Example of a decoding trace #

Given the following data:

{"a": [[], {}, true, false, null, {"foo": "baz"}], "b": [1, 2.0, "three"]}

the decoding APIs will be called with the following arguments:

object_start(Acc0) => Acc1
  string(<<"a">>) => Str1
  array_start(Acc1) => Acc2
    empty_array() => Arr1
    array_push(Acc2, Arr1) => Acc3
    empty_object() => Obj1
    array_push(Obj1, Acc3) => Acc4
    array_push(true, Acc4) => Acc5
    array_push(false, Acc5) => Acc6
    null() => Null
    array_push(Null, Acc6) => Acc7
    object_start(Acc7) => Acc8
      string(<<"foo">>) => Str2
      string(<<"baz">>) => Str3
      object_push(Str2, Str3, Acc8) => Acc9
    object_finish(Acc9) => Obj2
    array_push(Obj2, Acc7) => Acc10
  array_finish(Acc10, Acc1) => {Arr1, Acc11}
  object_push(Arr1, Acc11) => Acc12
  string(<<"b">>) => Str4
  array_start(Acc12) => Acc13
    integer(<<"1">>) => Int1
    array_push(Int1, Acc13) => Acc14
    float(<<"2.0">>) => Float1
    array_push(Float1, Acc14) => Acc15
    string(<<"three">>) => Str5
    array_push(Str5, Acc15) => Acc16
  array_finish(Acc16, Acc12) => {Arr2, Acc17}
  object_push(Str4, Arr2, Acc17) => Acc18
object_finish(Acc18, Acc0) => {Obj3, Acc19}
% final decode/3 return
{Obj3, Acc19, <<"">>}

Example of a custom encoder #

An example of a custom encoder that would support using a heuristic to differentiate pairs of object-like key-value lists from plain lists of values could look as follows:

custom_encode(Value) -> json:encode(Value, fun encoder/2).

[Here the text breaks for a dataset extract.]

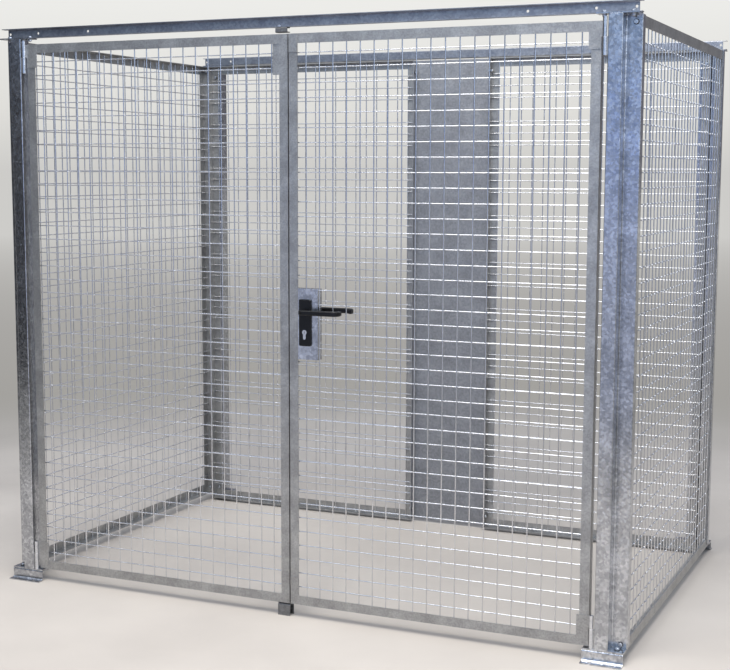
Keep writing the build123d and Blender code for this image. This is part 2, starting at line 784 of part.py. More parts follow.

encoder([{_, _} | _] = Value, Encode) -> json:encode_key_value_list(Value, Encode);
encoder(Other, Encode) -> json:encode_value(Other, Encode).

Another encoder that supports using Elixir nil as Null and protocols for further customisation could look as follows:

encoder(nil, _Encode) -> <<"null">>;
encoder(null, _Encode) -> <<"\"null\"">>;
encoder(#{__struct__ => _} = Struct, Encode) -> 'Elixir.JSONProtocol':encode(Struct, Encode);
encoder(Other, Encode) -> json:encode_value(Other, Encode).

Copyright #

This document is placed in the public domain or under the CC0-1.0-Universal license, whichever is more permissive.